После нескольких попыток войти полиция ворвалась в дом силой и обнаружила тело Като, который был мертв уже не меньше тридцати лет и давно превратился в мумию (но по-прежнему носил нижнее белье). Вместо того чтобы почтить отца и отнести его в могилу, дочь Като заперла его тело в комнате на первом этаже. Внучка Като пояснила: «Моя мать сказала: „Оставь его там“, и он остался там, где был». За все эти годы его дочь, которой исполнился восемьдесят один год, прикарманила более ста тысяч долларов его пенсии.
То, что сделала семья Като-сан, поражает, но не тем, как долго длилось их мошенничество, а тем, как сильно изменился взгляд японцев на мертвое тело. В японской культуре тело всегда считалось нечистым, поэтому родственники старались как можно скорее исполнить все ритуалы очищения, чтобы перевести тело в более благодатное и безопасное состояние – имиакэ, или «возвышение из загрязнений».
Для современных людей список ритуалов, применявшихся когда-то, чтобы обеззаразить живых и мертвых, может показаться бесконечным. Вот перечень основного: выпить сакэ до и после любого контакта с телом, зажечь благовония и свечи, чтобы огонь избавил от заразы, бодрствовать всю ночь рядом с телом, чтобы никакой злобный дух не вселился в него, растереть в ладонях соль после кремации.
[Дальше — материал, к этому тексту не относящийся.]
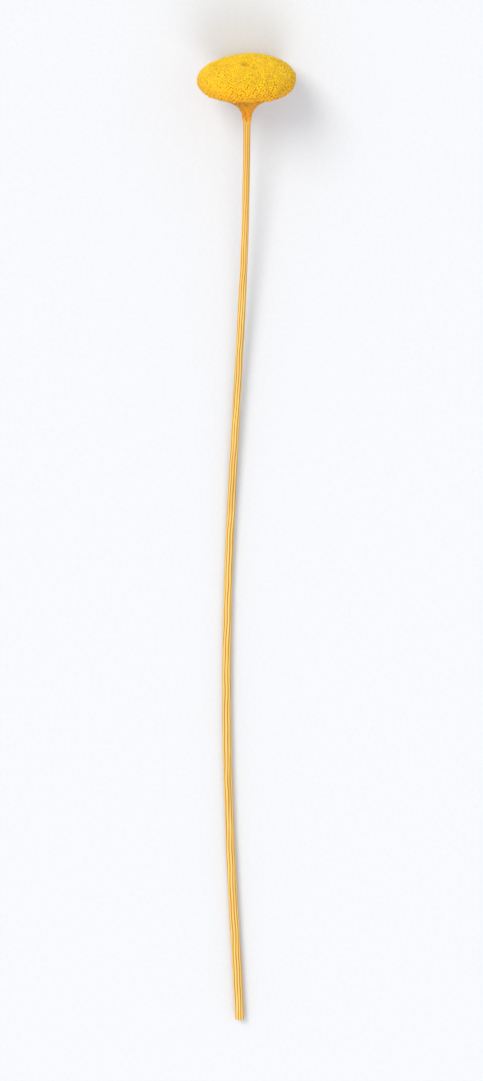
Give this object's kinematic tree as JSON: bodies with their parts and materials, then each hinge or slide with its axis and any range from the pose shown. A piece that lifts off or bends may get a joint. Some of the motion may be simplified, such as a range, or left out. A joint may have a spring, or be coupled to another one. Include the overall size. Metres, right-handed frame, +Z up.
{
  "type": "billy buttons stem",
  "caption": "Dried, dyed billy buttons stem, laid down: a flattened yellow button of tiny florets with a dimple, on a funnel of bracts and a slender ribbed stem.",
  "frame": {"origin": "middle of the bounding box's base, on the surface that the stem lies on", "axes": "+X along the stem towards the head, +Z up from the surface"},
  "size_m": [0.2998, 0.028, 0.0268],
  "materials": {
    "florets": "matt, velvety dyed florets, warm yellow with amber furrows",
    "bracts": "matt papery bracts, dyed a deeper orange",
    "dried_stem": "dry, finely ribbed, straw to amber, faintly waxy"
  },
  "bodies": {
    "root": {"floret_head": "florets", "involucre": "bracts", "stem": "dried_stem"}
  },
  "joints": []
}
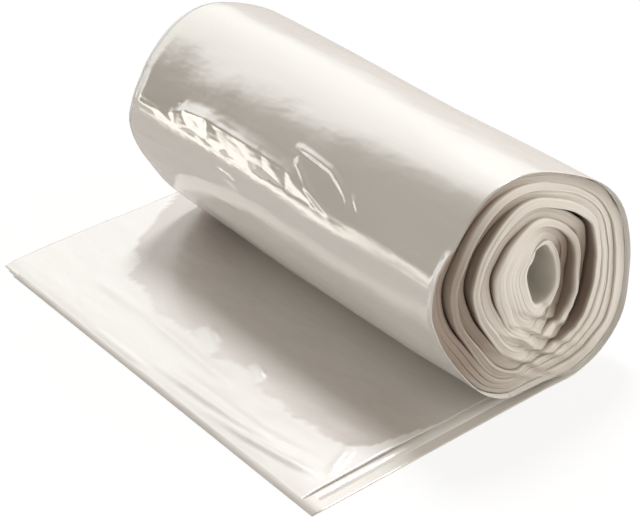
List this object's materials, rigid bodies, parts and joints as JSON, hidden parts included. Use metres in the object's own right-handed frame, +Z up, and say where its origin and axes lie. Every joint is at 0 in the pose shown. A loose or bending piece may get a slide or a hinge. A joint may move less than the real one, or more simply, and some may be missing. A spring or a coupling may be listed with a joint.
{
  "type": "bin bag roll",
  "caption": "Coreless roll of thin milky bin bags, wound as one folded web with an open eye, resting on its flattened side with a tail drawn out flat in front.",
  "frame": {"origin": "on the surface that the roll rests on, under the middle of the wound roll", "axes": "+X along the roll towards its near end, -Y towards the tail's free edge, +Z up"},
  "size_m": [0.258, 0.1558, 0.0912],
  "materials": {
    "film": "thin milky film with a soft gloss, grey where many plies lie together"
  },
  "bodies": {
    "root": {"bag_roll": "film"}
  },
  "joints": []
}
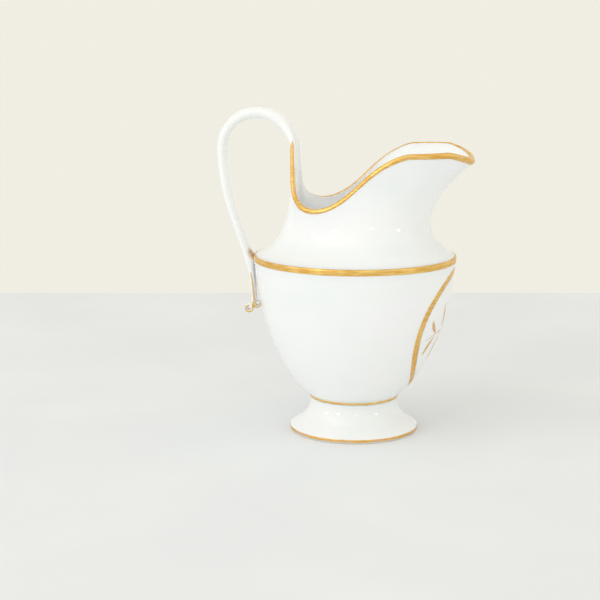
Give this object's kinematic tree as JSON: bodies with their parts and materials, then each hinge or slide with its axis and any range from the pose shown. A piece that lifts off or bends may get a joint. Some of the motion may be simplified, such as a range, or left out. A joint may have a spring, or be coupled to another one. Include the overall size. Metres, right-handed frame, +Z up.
{
  "type": "porcelain cream jug",
  "caption": "Footed porcelain cream jug with a sharp shoulder, a high pouring lip, a tall loop handle ending in a small double scroll, and gilt bands.",
  "frame": {"origin": "on the surface the foot rests on, under the middle of the jug's outline box, 5 mm behind the axis of the turned body", "axes": "+Z up, +X towards the spout, -X towards the handle, +Y to the jug's left when it pours away from you"},
  "size_m": [0.1254, 0.0996, 0.1597],
  "materials": {
    "porcelain": "clear gloss glaze over white hard-paste porcelain",
    "gilding": "burnished gold, worn on the lip and the foot"
  },
  "bodies": {
    "root": {"foot": "porcelain", "bowl": "porcelain", "neck": "porcelain", "handle": "porcelain", "handle_scroll": "porcelain", "lip_gilding": "gilding", "shoulder_band": "gilding", "waist_ring": "gilding", "foot_band": "gilding", "medallion_frame": "gilding", "sprig_stem": "gilding", "sprig_leaf_1": "gilding", "sprig_leaf_2": "gilding", "sprig_leaf_3": "gilding", "sprig_leaf_4": "gilding", "sprig_leaf_5": "gilding", "sprig_leaf_6": "gilding", "sprig_leaf_7": "gilding", "sprig_leaf_8": "gilding", "handle_top_stroke": "gilding", "handle_dot_1": "gilding", "handle_dot_2": "gilding", "handle_dot_3": "gilding", "handle_dot_4": "gilding", "handle_dot_5": "gilding", "handle_dot_6": "gilding", "handle_dot_7": "gilding", "handle_dot_8": "gilding", "handle_dot_9": "gilding", "handle_dot_10": "gilding", "tail_line_near": "gilding", "tail_line_far": "gilding"}
  },
  "joints": []
}
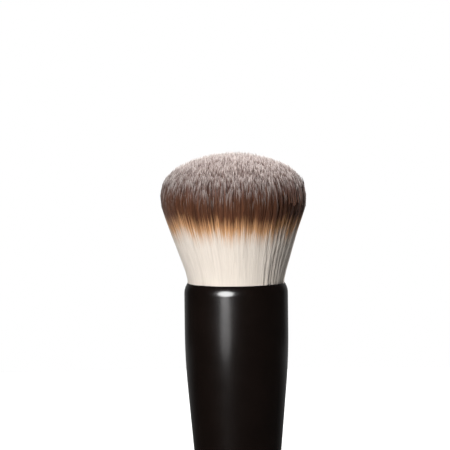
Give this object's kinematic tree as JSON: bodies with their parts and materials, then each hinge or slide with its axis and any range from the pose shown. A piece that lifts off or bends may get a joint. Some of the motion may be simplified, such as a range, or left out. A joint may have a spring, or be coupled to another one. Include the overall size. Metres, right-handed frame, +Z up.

К середине XX века все больше людей стало умирать в больницах, вдали от дома, и профессионалы похоронного дела стали замечать, что японцы перестали считать мертвецов нечистыми. Процент кремаций вырос с двадцати пяти (на рубеже веков) почти до ста. Люди посчитали, что заразы можно избежать, предав тело огню. Такой же сдвиг произошел в Соединенных Штатах, но результат был иным. Там превращение похоронного дела в профессию привело к величайшему страху перед мертвым телом, и это обескураживает. Снова взгляд в зеркало.
В Иокогаме, втором по величине городе Японии, вы найдете ластель (это гибрид слов last – «последний» и hotel – «отель»). Иначе говоря, это последний отель, в котором вы когда-либо остановитесь… потому что вы мертвы. Это отель для мертвецов. Управляющий ластеля, господин Цуруо, вовсе не водил нас по затянутым паутиной коридорам со свечой в руке, как можно было бы ожидать от владельца отеля для покойников. Он был забавным, общительным и по-настоящему приверженным идее этого учреждения. В конце моего визита я шептала в диктофон: «Я хочу такой, я хочу отель для мертвецов, я хочу такой же».
Господин Цуруо повел нас в лифт.
– Этот лифт, конечно, не для посетителей, – извинился он. – Только для носилок и работников.
Лифт выглядел таким чистым, что с его пола можно было есть.